7° Houbigant, dans sa Biblia hebraica cum notis criticis et versione latina ad notas criticas facta, Paris, 1743-1754, n’a donné qu’une œuvre imparfaite, parce qu’il n’a pu avoir sous la main tous les manuscrits hébreux qu’on a recueillis depuis, et parce que trop souvent il pousse la hardiesse jusqu’à la témérité dans ses corrections du texte massorétique. Voir Houbigant, t. iii, col. 765.

8° J. de la Haye a réuni dans sa Biblia maxima, Paris, 1660, les traductions latines d’une foule de versions anciennes. Elles sont au nombre de vingt ou trente pour certains passages, ce qui produit une confusion inutile et une accumulation indigeste de documents qui se répètent sans profit appréciable.

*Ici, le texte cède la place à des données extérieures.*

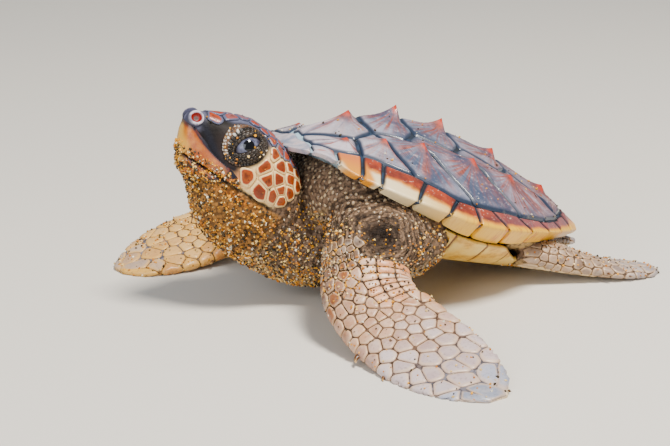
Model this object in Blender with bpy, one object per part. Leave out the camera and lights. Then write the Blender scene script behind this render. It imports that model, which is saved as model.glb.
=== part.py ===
"""A young loggerhead turtle pushing itself up on its front flippers: head, neck, shell, limbs and tail as solids.

The turtle faces -X, its left side is -Y and it rests on the floor at Z = 0.
The origin is the spot where the back of the plastron meets the floor.
Numbers are in millimetres and degrees, and meshes are written in metres.
The shell is drawn in its own frame (x towards the tail, z above the rim) and then tipped up at the front.
Every solid is a loft: a closed ring of points carried along an axis or a path and capped at both ends.
"""

import math

import bmesh
import bpy
import numpy as np

# ---------------------------------------------------------------- driving dimensions
MM = 0.001
SHELL_LENGTH = 92.0
SHELL_PITCH = 13.5  # front raised
SHELL_ROLL = 5.0  # left side raised
SHELL_CENTRE_HEIGHT = 19.0  # rim level at mid shell, above the floor
SHELL_WALL = 2.0
BELLY_DEPTH = 11.0  # plastron below the rim
PLASTRON_WALL = 1.8
REST = np.array([30.0, -0.5, 0.0])  # where the plastron touches the floor, seen from below mid shell
GAP = 0.3  # between touching solids
FLIPPER_SINK = 0.5  # how far the flippers press into their own thickness at the floor
ARMPIT = -10.0  # how far back the arms reach, in the shell's frame
HEAD_PITCH = 36.0
SNOUT = np.array([-64.9, -3.0, 48.1])  # tip of the snout
MOUTH_LEVEL = -7.4  # mouth line below the snout tip, in the head's own frame
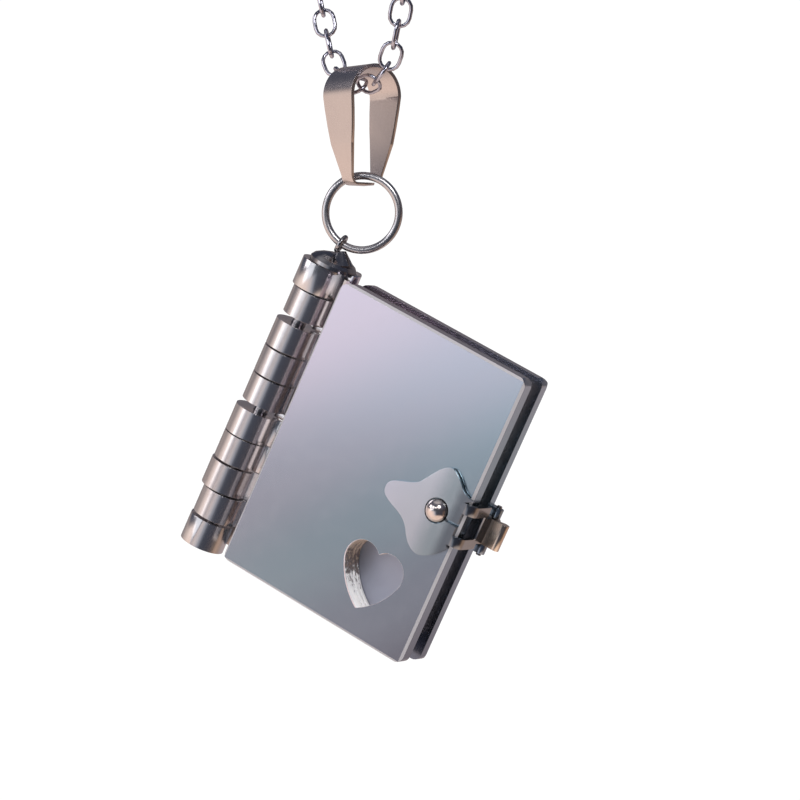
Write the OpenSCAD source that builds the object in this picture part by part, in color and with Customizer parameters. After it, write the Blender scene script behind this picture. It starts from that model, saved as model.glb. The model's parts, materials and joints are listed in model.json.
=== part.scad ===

II. Protestants. — 1° S. Munster, cordelier devenu luthérien, publia à Bâle, 1534 et 1546, une traduction latine de l’Ancien Testament faite sur l’hébreu. Il s’y inspire des explications des rabbins et ne tient pas assez compte des anciennes versions. Il est cependant littéral et ordinairement exact. Sa traduction est préférée à celles de Pagnino et d’Arias Montano.